◆ **Brief**: Copy the data exactly from the line that contains "base_frame()" through the line that contains "scene = bpy.context.scene", keeping both end lines and leaving out everything else.
>> START
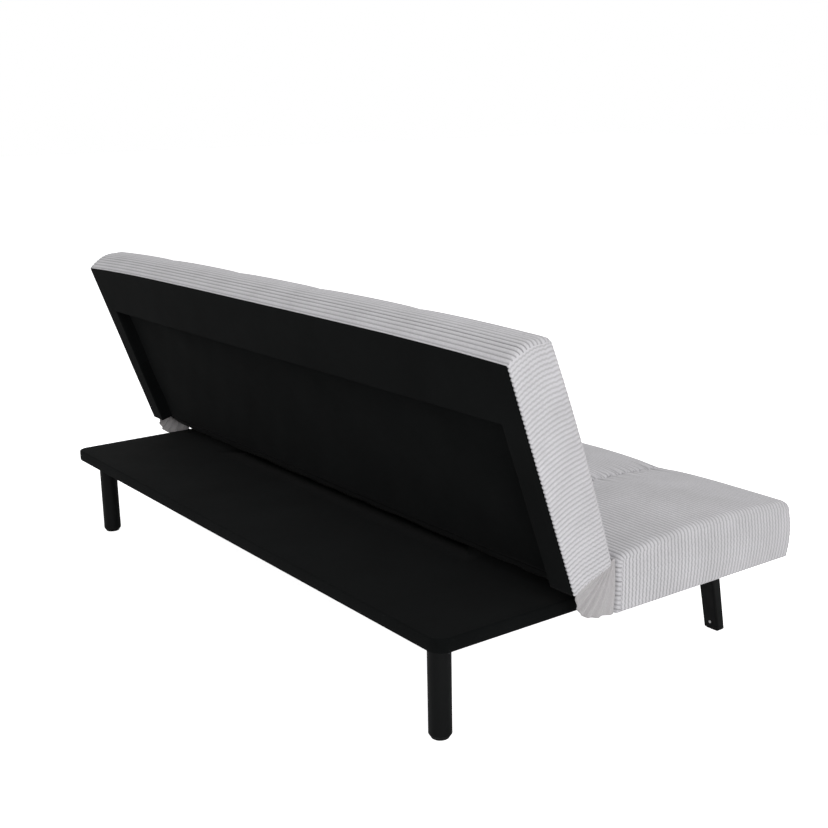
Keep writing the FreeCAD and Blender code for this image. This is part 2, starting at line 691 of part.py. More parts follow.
def back_frame():
    stile = back_box(STILE_IN, FRAME_X, CLOTH, FLOOR_T, 4, FRAME_H)
    save("back_stile_left", lean(mirrored(stile)))
    save("back_stile_right", lean(stile))
    save("back_top_rail", lean(back_box(-STILE_IN, STILE_IN, CLOTH, FLOOR_T, BAND_H, FRAME_H)))

    panel = back_box(-FRAME_X, FRAME_X, PANEL_T, MEMBER_T, 5, FRAME_H - 4)
    save("back_panel", lean(panel.cut(HINGE_ROOM)))

    member = back_box(MEMBER_X - MEMBER_WIDE, MEMBER_X, MEMBER_T, PAD_T, 8, 472)
    for t, h in BACK_SCREWS:
        member = member.cut(back_rod_x(MEMBER_X - SCREW_LONG + BACK_PLATE - 1, MEMBER_X + 1, t, h))
    save("back_side_member_left", lean(mirrored(member)))
    save("back_side_member_right", lean(member))

    inner = MEMBER_X - MEMBER_WIDE
    rails = [back_box(-inner, inner, MEMBER_T, PAD_T, h, h + 42) for h in (8, 430)]
    save("back_inner_rails", lean(group(rails)))
    width = LENGTH / PANELS
    struts = []
    for n in range(1, PANELS):
        x = -HALF + n * width
        struts.append(back_box(x - RAIL / 2, x + RAIL / 2, MEMBER_T, PAD_T, 50, 430))
    save("back_struts", lean(group(struts)))

    straps = []
    for h in (92, 176, 260, 344):
        straps.append(back_box(-inner - MEMBER_WIDE + 2, inner + MEMBER_WIDE - 2, PAD_T,
                               PAD_T + STRAP_THICK, h, h + STRAP_WIDE))
    save("back_webbing", lean(group(straps)))


def back_rod_x(x0, x1, t, h):
    return rod_x(x0, x1, -t, h, SCREW_R + FIT_GAP)


HINGE_ROOM = group([
    back_box(s * SLOT_NEAR, s * SLOT_FAR, FLOOR_T + 0.6, BACK_THICK + 30, -20, 72)
    for s in (-1, 1)])


def back_padding():
    outer = padded(back_profile, 0.0)
    lining = padded(back_profile, COVER, PLAIN_SEAM, PLAIN_END)
    filling = padded(back_profile, SHEET_IN, PLAIN_SEAM, PLAIN_END)
    edge = FRAME_X + CLOTH + 0.3
    rear_opening = back_box(-edge, edge, -5, FLOOR_T, -5, FRAME_H + CLOTH + 0.3)
    cover = outer.cut(lining).cut(rear_opening).cut(HINGE_ROOM)
    save("back_cover", lean(cover))

    clear = SOFT_GAP / 2
    room = [
        back_box(-HALF, HALF, -5, MEMBER_T + clear, -5, BACK_HEIGHT),
        back_box(-MEMBER_X - clear, MEMBER_X + clear, 0, PAD_T + STRAP_THICK + clear, -5, 473),
    ]
    near = MEMBER_X - 1
    far = HINGE_X + 3.2
    for s in (-1, 1):
        room.append(back_box(s * near, s * far, 0, PAD_T + STRAP_THICK + clear, -5, 194))
        room.append(back_box(s * near, s * far, PAD_T - 5, PIVOT_T + 6, 60, 125))
    foam = filling.cut(group([join(room)])).cut(HINGE_ROOM)
    save("back_foam", lean(foam))


def back_rear_cloth():
    """Black cloth over the rear: a raised frame at top and ends round a sunk panel."""
    x1 = FRAME_X + CLOTH
    top = FRAME_H + CLOTH
    outer = back_box(-x1, x1, 0, FLOOR_T, 2, top)
    upper = [e for e in outer.Edges if abs(e.tangentAt(0).y) > 0.9 and e.BoundBox.ZMin > 100]
    outer = outer.makeFillet(14.0, upper)
    recess = back_box(-STILE_IN + CLOTH, STILE_IN - CLOTH, -1, RECESS_DEPTH, -1, BAND_H - CLOTH)
    upper = [e for e in recess.Edges if abs(e.tangentAt(0).y) > 0.9 and e.BoundBox.ZMin > 100]
    recess = recess.makeFillet(4.0, upper)
    stiles = [back_box(s * STILE_IN, s * FRAME_X, CLOTH, FLOOR_T + 1, 0, FRAME_H)
              for s in (-1, 1)]
    rail = back_box(-STILE_IN, STILE_IN, CLOTH, FLOOR_T + 1, BAND_H, FRAME_H)
    cloth = outer.cut(recess).cut(join(stiles + [rail]))
    save("back_rear_cloth", lean(cloth))


# Cloth that folds between the seat and the backrest

def fan(apex, rim, thick):
    """Pleated sheet between one point and a zigzag rim, with an even thickness in X."""
    shift = Vec(thick, 0, 0)
    faces = []

    def face(points):
        faces.append(Part.Face(Part.makePolygon(list(points) + [points[0]])))

    for a, b in zip(rim, rim[1:]):
        face([apex, a, b])
        face([apex + shift, b + shift, a + shift])
        face([a, a + shift, b + shift])
        face([a, b + shift, b])
    for end in (rim[0], rim[-1]):
        face([apex, end, end + shift])
        face([apex, end + shift, apex + shift])
    return Part.Solid(Part.Shell(faces))


def fold_cloth():
    gap = 1.0
    seat_y = SEAT_REAR_Y - 0.1
    deck_z = DECK_TOP + 0.3
    top_y, top_z = local_to_yz(BACK_THICK - 20, 0)
    rear_y, rear_z = local_to_yz(3, -gap)
    apex = Vec(GUSSET_X, seat_y + 6, top_z - 12)
    ends = (Vec(GUSSET_X, seat_y, DECK_TOP - 22), Vec(GUSSET_X, rear_y, rear_z - gap))
    rim = []
    for n in range(2 * PLEATS + 1):
        share = n / (2 * PLEATS)
        point = ends[0] + (ends[1] - ends[0]) * share
        sag = 4 * 9.0 * share * (1 - share)
        point = point + Vec(PLEAT * (n % 2), sag * 0.6, -sag * 0.6)
        rim.append(point)
    gusset = fan(apex, rim, GUSSET_THICK)
    save("fold_gusset_left", mirrored(gusset))
    save("fold_gusset_right", gusset)

    inside = DECK_HALF - 2
    start_y, start_z = local_to_yz(6, -gap - FLAP_THICK)
    low = Vec(-inside, seat_y + 35, deck_z + 1)
    a = Vec(-inside, start_y, start_z)
    m = Vec(-inside, (a.y + low.y) / 2 + 3, (a.z + low.z) / 2 - 5)
    b = Vec(-inside, seat_y + 1, deck_z)
    down = Vec(0, 0, -FLAP_THICK)
    edges = [
        Part.Arc(a, m, low).toShape(), Part.LineSegment(low, b).toShape(),
        Part.LineSegment(b, b - down).toShape(), Part.LineSegment(b - down, low - down).toShape(),
        Part.Arc(low - down, m - down, a - down).toShape(), Part.LineSegment(a - down, a).toShape(),
    ]
    flap = Part.Face(Part.Wire(edges)).extrude(Vec(2 * inside, 0, 0))
    save("fold_flap", flap)


base_frame()
deck_cover()
seat_frame()
seat_padding()
rear_legs()
front_legs()
hinges()
back_frame()
back_padding()
back_rear_cloth()
fold_cloth()
for node, (solids, volume) in totals.items():
    print(node, solids, volume)
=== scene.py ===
"""Looks of the click clack sofa bed: corduroy cushions, black cloth, legs, camera and light."""
import json
import math

import bmesh
import bpy
import numpy as np
from mathutils import Matrix, Vector


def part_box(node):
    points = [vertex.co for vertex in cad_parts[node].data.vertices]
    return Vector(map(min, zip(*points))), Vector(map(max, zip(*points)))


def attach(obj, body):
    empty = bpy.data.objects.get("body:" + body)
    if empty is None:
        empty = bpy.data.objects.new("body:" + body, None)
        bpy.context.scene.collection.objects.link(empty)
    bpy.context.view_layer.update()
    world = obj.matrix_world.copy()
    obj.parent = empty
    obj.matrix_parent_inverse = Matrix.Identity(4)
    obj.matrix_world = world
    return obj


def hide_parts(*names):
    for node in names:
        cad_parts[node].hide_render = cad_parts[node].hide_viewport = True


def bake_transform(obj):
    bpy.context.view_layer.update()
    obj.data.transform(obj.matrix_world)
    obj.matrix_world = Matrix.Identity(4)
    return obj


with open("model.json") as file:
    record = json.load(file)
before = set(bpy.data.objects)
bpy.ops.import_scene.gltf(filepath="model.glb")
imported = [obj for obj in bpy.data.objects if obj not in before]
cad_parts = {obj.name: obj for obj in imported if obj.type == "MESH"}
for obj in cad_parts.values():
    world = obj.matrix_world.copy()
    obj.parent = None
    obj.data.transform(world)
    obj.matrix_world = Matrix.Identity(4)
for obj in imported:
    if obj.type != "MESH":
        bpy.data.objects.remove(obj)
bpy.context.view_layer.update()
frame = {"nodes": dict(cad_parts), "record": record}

nodes = frame["nodes"]
scene = bpy.context.scene

# Photograph's camera
PHOTO_SIZE = 828
SENSOR = 36.0
FOCAL_PIXELS = 1259.0
CAMERA_AT = (-2.4829, 1.6847, 1.1574)
CAMERA_YAW = math.radians(-36.0)
CAMERA_PITCH = math.radians(-13.874)
CAMERA_ROLL = math.radians(-1.078)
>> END
◆ **Response to the exercise**:
base_frame()
deck_cover()
seat_frame()
seat_padding()
rear_legs()
front_legs()
hinges()
back_frame()
back_padding()
back_rear_cloth()
fold_cloth()
for node, (solids, volume) in totals.items():
    print(node, solids, volume)
=== scene.py ===
"""Looks of the click clack sofa bed: corduroy cushions, black cloth, legs, camera and light."""
import json
import math

import bmesh
import bpy
import numpy as np
from mathutils import Matrix, Vector


def part_box(node):
    points = [vertex.co for vertex in cad_parts[node].data.vertices]
    return Vector(map(min, zip(*points))), Vector(map(max, zip(*points)))


def attach(obj, body):
    empty = bpy.data.objects.get("body:" + body)
    if empty is None:
        empty = bpy.data.objects.new("body:" + body, None)
        bpy.context.scene.collection.objects.link(empty)
    bpy.context.view_layer.update()
    world = obj.matrix_world.copy()
    obj.parent = empty
    obj.matrix_parent_inverse = Matrix.Identity(4)
    obj.matrix_world = world
    return obj


def hide_parts(*names):
    for node in names:
        cad_parts[node].hide_render = cad_parts[node].hide_viewport = True


def bake_transform(obj):
    bpy.context.view_layer.update()
    obj.data.transform(obj.matrix_world)
    obj.matrix_world = Matrix.Identity(4)
    return obj


with open("model.json") as file:
    record = json.load(file)
before = set(bpy.data.objects)
bpy.ops.import_scene.gltf(filepath="model.glb")
imported = [obj for obj in bpy.data.objects if obj not in before]
cad_parts = {obj.name: obj for obj in imported if obj.type == "MESH"}
for obj in cad_parts.values():
    world = obj.matrix_world.copy()
    obj.parent = None
    obj.data.transform(world)
    obj.matrix_world = Matrix.Identity(4)
for obj in imported:
    if obj.type != "MESH":
        bpy.data.objects.remove(obj)
bpy.context.view_layer.update()
frame = {"nodes": dict(cad_parts), "record": record}

nodes = frame["nodes"]
scene = bpy.context.scene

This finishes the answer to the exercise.